Disco is both a style of clothing and music that get bashed a lot, but I just love them. If loving the Bee Gees is wrong, then to hell with you. This is the perfect disco dress – sexy, flattering, dramatic. Let me tell you – go to a party and dance in something like this and you’ll have to beat the sexy persons off with a disco stick.
1970s knits can be smooth or scratchy – but it’s not all double-knit polyester out there. If you like the look below, you can find tons of this sort of thing by searching eBay or Etsy for “secretary dress.” These are easy, wash-and-wear vintage pieces that are neither overblown nor costumey.
Hippiedom began in the late ’60s and was in full swing in the ’70s. Mushrooms and owls were popular motifs (and still are), as well as anything “ethnic.” Indian styles of clothing surged into prominence – so too did anything vaguely bohemian in nature. Styles were flowing, fringed and went well with too much hair.

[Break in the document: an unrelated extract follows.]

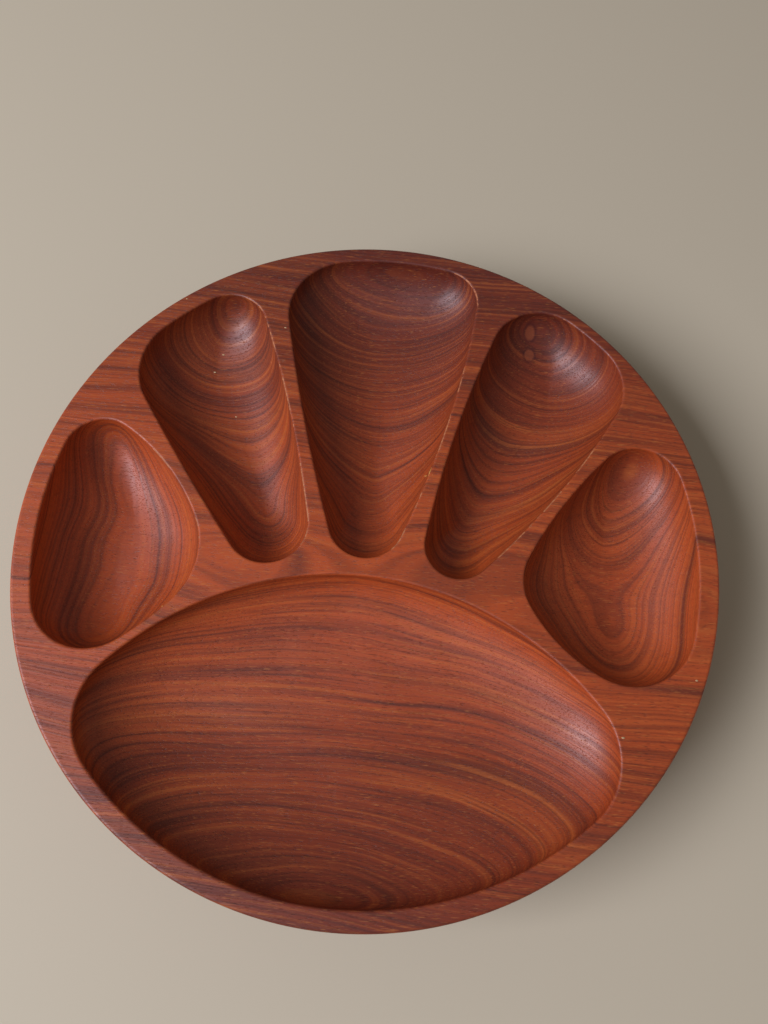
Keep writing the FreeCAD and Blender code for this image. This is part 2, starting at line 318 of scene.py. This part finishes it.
def extrude_ring(scale, rise, centre, lie=0):
    """Extrudes the selected ring up or down, then scales it about a centre, along an axis that
    lies at this angle and across it."""
    bpy.ops.mesh.extrude_edges_move(TRANSFORM_OT_translate={"value": (0, 0, rise)})
    bpy.ops.transform.resize(
        value=scale, center_override=centre, orient_type="GLOBAL", orient_matrix_type="GLOBAL",
        orient_matrix=Matrix.Rotation(math.radians(lie), 3, "Z"),
    )


def finish_surface(piece, angle=35):
    """Outward normals, and smooth shading everywhere but at real edges."""
    enter_edit(piece)
    bpy.ops.mesh.select_all(action="SELECT")
    bpy.ops.mesh.normals_make_consistent(inside=False)
    leave_edit()
    piece.select_set(True)
    bpy.context.view_layer.objects.active = piece
    bpy.ops.object.shade_smooth_by_angle(angle=math.radians(angle))
    flat = piece.modifiers.new("flat faces stay flat", "WEIGHTED_NORMAL")
    flat.keep_sharp = True
    flat.weight = 80
    bpy.ops.object.modifier_apply(modifier=flat.name)
    piece.select_set(False)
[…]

This is one of my very favorite vintage finds ever – a Sears hippie maxi dress tribute to Sarah Bernhardt.
As always, I recommend taking a trip down Internet-memory lane at the Vintage Ad Browser to see 1970s colors in their natural habitat. Earth tones were very popular – oranges, rusts, browns, mustards, avocados. Peach is a fabulous ’70s color that works beautifully on almost everyone. Muted blues and lavenders can be found, and reds abound as well. There’s a little something for everyone, so you don’t have to dress like my parents’ guacamole-colored carpet if you won’t want to.
Identifying a 1970s piece:
Besides the style and colors, there are a couple of clues you’re holding something from the ’70s as opposed to an older piece. Those ’30s and ’40s throwbacks popular in the ’70s especially can be mislabeled by online sellers who’ve made a mistake. ’70s seams will likely be serged as opposed to unfinished. Another huge dating clue, courtesy of sweet*cherry*pops’ eBay dating guide:
The FTC required in 1971 that textile manufacturers list the garment care instructions on labels (Care Labeling Rule). The labels must have washing, drying, bleaching, ironing, and/or dry cleaning instructions. Rule of thumb, if your garment has care instructions it is most likely created AFTER 1971.
So care guides = ’70s or later. Easy peasy. This is why you ask to see all the tags available before you buy something online.
How to wear it:
What’s my mantra, vintage fans? That’s right: MIX AND MATCH. And the ’70s is a perfect decade with which to do it. Layers were the name of the game. I wear this coat all winter long and rarely go out without a compliment on it.
Mix your ’70s platforms with a swishy little dress you bought a week ago. Throw on a Firefly t-shirt with your rust-colored polyester bellbottoms. Wear that ’70s jumpsuit with this season’s six-inch platform heels. I saw big, floppy ’70s-style hats at the mall yesterday – so chic right now! The ’70s went from awesome to ugly and back to awesome again – and it’s relatively cheap to find, whether at the Goodwill or online.
Need some inspiration?
Be Gloria Gaynor for a day.
You cannot go wrong when channeling the Divine Miss M.
Diane Keaton’s ’70s menswear will always be in style.
And there is no greater badass than Pam Grier. I have an abounding love for the Afro – I just think it’s damn beautiful.
Whether you’re a hippie, a disco mama, or a chic working girl, you can find it all in the 1970s. It’s a decade that gets a totally-undeserved bad rap, fashion-wise. What’s your favorite 1970s look? Tell me in the comments!